Gun Hero of the Day: 7th Bomb Wing Commander Col. David Benson

Col. David Benson, 7th Bomb Wing commander (courtesy reporternews.com)

The following changes to Dyess Air Force Base’s personal firearms policy doen’t enable concealed carry on base. The policy doesn’t include base contractors in its provisions . But it’s a step in the right direction that protects airmen and women as they travel to and from base. Press release:

by Airman 1st Class Katherine Miller
7th Bomb Wing Public Affairs

12/3/2015 – DYESS AIR FORCE BASE, Texas — Changes to the Dyess Force Protection Plan, signed and approved by Col. David Benson, 7th Bomb Wing commander, now permits authorized personnel that possess a current and valid Texas Concealed Handgun License or a reciprocating state concealed carry license to transport and secure privately-owned handguns in privately-owned vehicles within legal boundaries of Dyess Air Force Base . . .

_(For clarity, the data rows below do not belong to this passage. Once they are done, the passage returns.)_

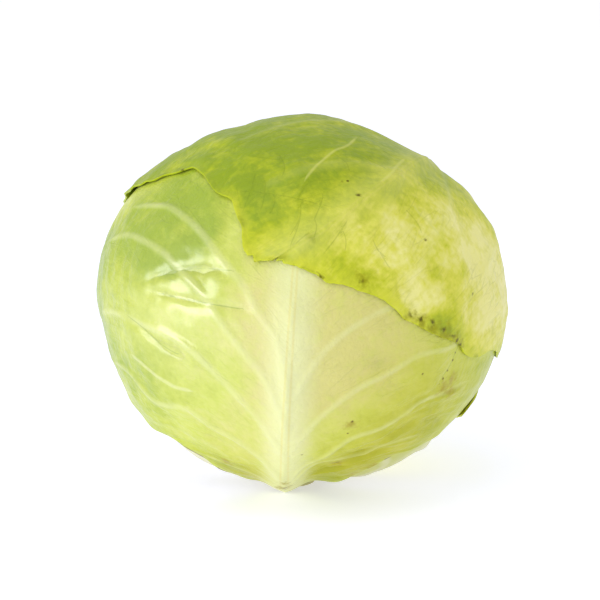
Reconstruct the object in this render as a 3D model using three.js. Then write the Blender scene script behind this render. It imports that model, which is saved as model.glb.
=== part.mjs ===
// A head of white cabbage, as cut from the field and stripped to its clean wrapper leaves.
//
// The head is a tight ball of leaves on one short stem. Its middle is a dense heart of inner leaves, pressed so
// hard together that they are one solid. Five wrapper leaves are folded round the heart, each a thin cupped
// blade with a thick midrib that starts at the stem. They overlap in the order in which they grew: the youngest
// lies deepest, and the cap leaf, the oldest, is pulled over the crown and hangs down in front.
//
// Millimetres, +Z up. The front leaf faces -Y. The head stands on the flat cut of its stem, at Z = 0, and the
// origin is under the middle of its bounding box.

import * as THREE from "three";

// Driving dimensions

// The heart, from its middle: half its width and depth, its height to the crown and its depth to the stem.
const HEART = { halfWidth: 88.2, halfDepth: 84.5, crown: 75.5, base: 80.5 };
// The plant's axis leans: its crown goes to the back and to the right, in degrees.
const LEAN = { back: 3, right: 3.5 };
// A blade's thickness inside and at its margin, the space between two blades that lie on each other, and the least
// that their flat faces may leave of it.
const BLADE = { thickness: 1.0, margin: 0.8, gap: 0.8, clearance: 0.5 };
// A midrib's height over its blade and its half width, at the stem and at the leaf's tip. Under another leaf it is
// pressed down to a share of that height.
const RIB = { baseHeight: 3.8, tipHeight: 0.9, baseHalfWidth: 10, tipHalfWidth: 4, pressed: 0.15 };
// The front leaf's midrib swells at its foot, which hangs over the stem: how high, and how far along the midrib.
const FOOT = { height: 2.6, share: 0.06 };
// A side vein's height over the blade, by the midrib and at the margin, and the share of the leaf's length over which
// veins rise out of its thick foot.
const VEIN = { innerHeight: 1.5, outerHeight: 0.5, footShare: 0.35 };
// A blade that lies over another's margin comes down from it between these distances past the margin.
const DRAPE = { start: 6, end: 22 };
// Where a blade's margin lies free it stands up in waves: how high, how far in from the margin, and how far apart.
const RUFFLE = { height: 1.8, reach: 13, spacing: 26 };
// The stem's radius at the cut and under the heart, how far the cut lies below the middle of the head, and how far
// it leans to the right and to the back of the plant's axis.
const STEM = { cutRadius: 12.2, topRadius: 11.5, chamfer: 0.8, cutDepth: 86.5, right: 1.5, back: 2.5, sides: 36 };
// Mean radius of the head, to turn angles on it into lengths.
const MEAN_RADIUS = 90;

// Soft swells and flats of the whole head: where they lie, as an angle round the stem and an angle down from
// the crown, how far they reach in degrees, and how high they stand in mm.
const SWELLS = [
  { around: 140, down: 10, reach: 18, height: 1.6 },
  { around: -113, down: 27, reach: 16, height: -2.6 },
  { around: 90, down: 36, reach: 22, height: -3.0 },
  { around: 95, down: 60, reach: 18, height: 5.2 },
  { around: 88, down: 98, reach: 24, height: 3.0 },
  { around: 78, down: 138, reach: 20, height: 1.8 },
  { around: 62, down: 157, reach: 12, height: 2.2 },
  { around: 40, down: 168, reach: 9, height: -2.2 },
  { around: -65, down: 150, reach: 18, height: 1.3 },
  { around: -90, down: 111, reach: 22, height: -3.2 },
  { around: -90, down: 52, reach: 26, height: 1.0 },
  { around: 180, down: 100, reach: 40, height: -1.0 },
  { around: 160, down: 160, reach: 22, height: -3.0 },
  { around: 0, down: 180, reach: 16, height: -3.0 },
];

// Half the outline of a plain wrapper leaf: angle to one side of its own midrib, and angle down from the crown.
// It runs from the foot at the stem, out to the widest part, and over the crown to the tip on the far side.
const PLAIN_SIDE = [
  [30, 169], [36, 158], [40, 149], [43, 140], [51, 133], [65, 128], [80, 119], [93, 106],
  [101, 90], [105, 73], [111, 55], [124, 41], [148, 31], [180, 27],
];
const RIB_FOOT = 169.5;
const PLAIN_TIP = 27;

// The cap leaf's margin across the front of the head, round the stem and down from the crown. It hangs lowest
// at the right, rises in a ragged line to the left, and turns up over a fold before it leaves the front.
const CAP_RIGHT = [
  [177, 169], [186, 158], [190, 148], [194, 139], [203, 131], [214, 122], [222, 108], [229, 93], [240, 79],
  [255, 67], [270, 61], [282, 56], [291, 52], [300, 48], [307, 45.5], [314, 46.5], [323, 50.5], [328, 53],
  [334, 54.5], [337, 58], [341, 63], [343, 68], [347, 70.5], [352, 70.5],
];
const CAP_LEFT = [
  [117, 169], [108, 158], [102, 148], [98, 138], [89, 130], [80, 122], [76, 116], [82, 110], [78, 103],
  [66, 97], [61, 97], [56, 97.5], [51, 95], [41, 90.5], [31, 86], [26, 82.5], [20, 79], [16, 77.5],
  [12, 76.5], [6, 75], [-2, 72], [-8, 70.5],
];
const CAP_RIB = [
  [147, 169.5], [146, 140], [144, 112], [140, 86], [130, 62], [112, 45], [75, 37], [42, 42], [22, 50],
  [6, 61], [-8, 70.5],
];

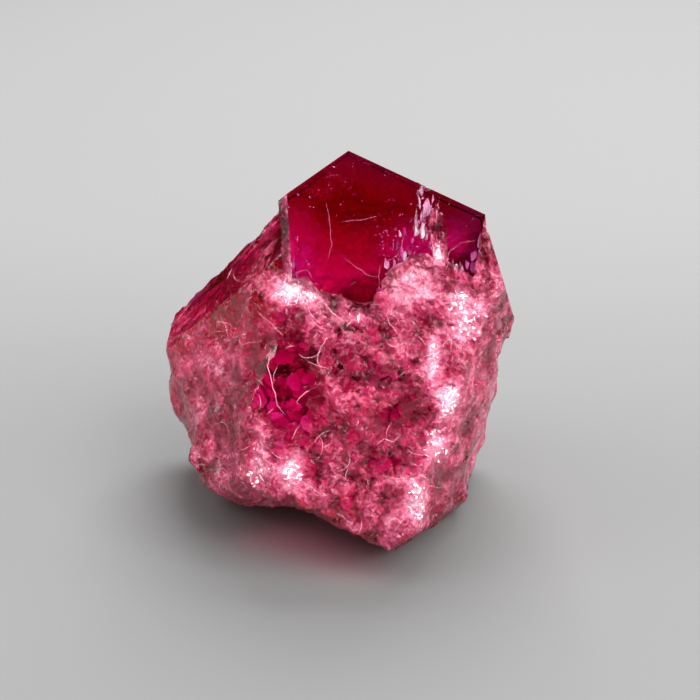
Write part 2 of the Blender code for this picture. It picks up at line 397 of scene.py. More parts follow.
def span(nodes, links, value, low, high, to_low=0.0, to_high=1.0, ease="LINEAR"):
    """Stretches low..high of a value to to_low..to_high."""
    stretch = nodes.new("ShaderNodeMapRange")
    stretch.interpolation_type = ease
    for name, number in zip(("From Min", "From Max", "To Min", "To Max"), (low, high, to_low, to_high)):
        stretch.inputs[name].default_value = number
    links.new(value, stretch.inputs["Value"])
    return stretch.outputs["Result"]


def bump(nodes, links, height, strength, millimetres):
    """Small relief in the light only, on the material's shader."""
    grain = nodes.new("ShaderNodeBump")
    grain.inputs["Strength"].default_value = strength
    grain.inputs["Distance"].default_value = millimetres * MM
    links.new(height, grain.inputs["Height"])
    links.new(grain.outputs["Normal"], nodes["Principled BSDF"].inputs["Normal"])


# %% Make the clear material
BERYL_INDEX = 1.57
COLOUR_KEPT = (0.950, 0.0, 0.685, 1.0)  # 1 keeps a colour and 0 takes it at the full rate
ABSORPTION_PER_METRE = 2200.0
DULL_SPOT_SIZE = 0.35
DULLEST_ON_END_FACE = 0.05


def add_absorption(nodes, links):
    """The same red inside every surface of the stone."""
    volume = nodes.new("ShaderNodeVolumeAbsorption")
    volume.inputs["Color"].default_value = COLOUR_KEPT
    volume.inputs["Density"].default_value = ABSORPTION_PER_METRE
    links.new(volume.outputs["Volume"], nodes["Material Output"].inputs["Volume"])


def clear_stone(name, dullest):
    """Clear beryl with faint dull spots, as rough as dullest where they are densest."""
    material, nodes, links = new_material(name)
    shader = nodes["Principled BSDF"]
    shader.inputs["Base Color"].default_value = (1.0, 0.97, 0.98, 1.0)
    shader.inputs["IOR"].default_value = BERYL_INDEX
    shader.inputs["Transmission Weight"].default_value = 1.0
    spots = noise_texture(nodes, links, texture_in_mm(nodes, links), DULL_SPOT_SIZE, 4.0)
    links.new(span(nodes, links, spots, 0.50, 0.75, 0.3 * dullest, dullest), shader.inputs["Roughness"])
    add_absorption(nodes, links)
    return material


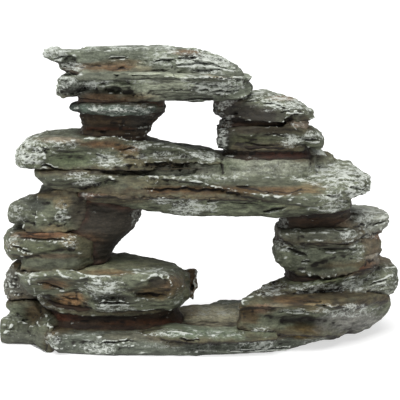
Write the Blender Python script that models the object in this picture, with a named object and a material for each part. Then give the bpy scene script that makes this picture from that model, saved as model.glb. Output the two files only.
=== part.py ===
"""Cave ornament cast in filled polyester resin and sculpted as a stack of split slate.

Flat stones lie on each other in two arches: a wide cave at the bottom and, above the shelf that roofs it,
a small window. Each stone is a casting of its own. The joints between them are packed with resin putty, set
back from the stones and hollowed at its sides. The finished stack is bonded, and nothing in it moves.

Frame: +X to the right, the front towards -Y, +Z up. The origin is on the flat underside of the base.
"""

import math
import random
from typing import NamedTuple

import bmesh
import bpy

MM = 0.001
JOINT_GAP = 0.3 * MM  # clear space between two bedded pieces
BED = 2 * MM  # how deep a stone is let into the one below it, before it is cut to fit
BITE = 8 * MM  # how far putty reaches into the height of a stone, before it is cut to fit
# How far a stone's front and back stray from their drawn outline, in the drawing's millimetres.
ROUGHNESS = 1.1


class Size(NamedTuple):
    """A piece's length along X, depth along Y and height along Z."""

    length: float
    depth: float
    height: float


# The clear openings.
CAVE_WIDTH = 86 * MM
CAVE_HEIGHT = 74 * MM
CAVE_MIDDLE = 6 * MM  # its X
WINDOW_WIDTH = 36 * MM
WINDOW_HEIGHT = 38.5 * MM
WINDOW_MIDDLE = -6 * MM  # its X

# The foot of the ornament.
BASE = Size(204 * MM, 108 * MM, 12 * MM)
BASE_LEFT_STONE = Size(36 * MM, 62 * MM, 25 * MM)
BASE_LEAF = Size(84 * MM, 46 * MM, 7 * MM)

# The left pillar of the cave.
LEFT_JOINT = Size(96 * MM, 60 * MM, 15 * MM)
LEFT_BOULDER = Size(104 * MM, 80 * MM, 25 * MM)
LEFT_REAR_BLOCK = Size(30 * MM, 40 * MM, 15 * MM)
LEFT_REAR_STONE = Size(26 * MM, 46 * MM, 32 * MM)
LEFT_MIDDLE_STONE = Size(58 * MM, 76 * MM, 26 * MM)
LEFT_TOP_STONE = Size(50 * MM, 70 * MM, 28 * MM)
LEFT_CORE_LENGTH = 58 * MM
LEFT_CORE_DEPTH = 60 * MM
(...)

“While this policy change does not allow concealed carry on base, it does allow those who carry concealed weapons to transport them onto and off the base in their vehicles,” said Col. David Benson, 7th Bomb Wing commander [above]. “This provides a safe and secure way to bring their weapons on base.”

Individuals wishing to transport a handgun must also have a valid Department of Defense identification card or Common Access Card and also hold one of the following statues: active duty personnel, retired military personnel, dependents of active duty personnel or Department of Defense civilians. However, private contractors, visitors or holders of special/one-time passes are not allowed to bring their handguns into the legal boundary of Dyess AFB at any time.

Individuals are required to keep their Texas CHL or reciprocating state CCL on their person at all times when in the legal boundaries of Dyess AFB and must surrender it as well as their valid DoD identification card when approached by Security Forces, Office of Special Investigations or local law enforcement. Upon being stopped by SF, OSI or local law enforcement, individuals must immediately identify the presence and exact location of their handgun.

“It is imperative that you tell law enforcement that you have a weapon in your vehicle, that you have a concealed carry license and where the weapon is located within the vehicle,” said Maj. Mark Breed, 7th Security Forces Squadron commander. “Failure to do so could result in apprehension and a charge of failure to obey an order or regulation for military personnel or detention and administrative measures for civilian personnel.”

All individuals will secure handguns in their appropriate weapons case or vehicle compartment as well as maintain control of vehicle and/or compartment keys at all times. While this change now allows handguns in POVs, it does not allow the concealed carry of firearms on your person or within facilities on Dyess AFB.

Individuals will not remove handguns from POV at any time within the legal boundary of Dyess AFB. Also, handguns will not be stored or secured in an unattended POV for more than 24 hours while within legal boundaries of Dyess AFB. For Airmen living in the dorms, the weapons must still be checked into and out of the armory for storage.

Individuals residing in on-base dormitories, lodging or temporary living facilities are not permitted to store their handgun or weapon of any kind in their room at any time. The 7th SFS armory will remain as the mandated storage repository for these weapons. The 7th SFS maintains a list of weapons removed from the armory and will notify an Airman’s commander if the weapon is checked out for more the 72 hours and a leave form was not submitted.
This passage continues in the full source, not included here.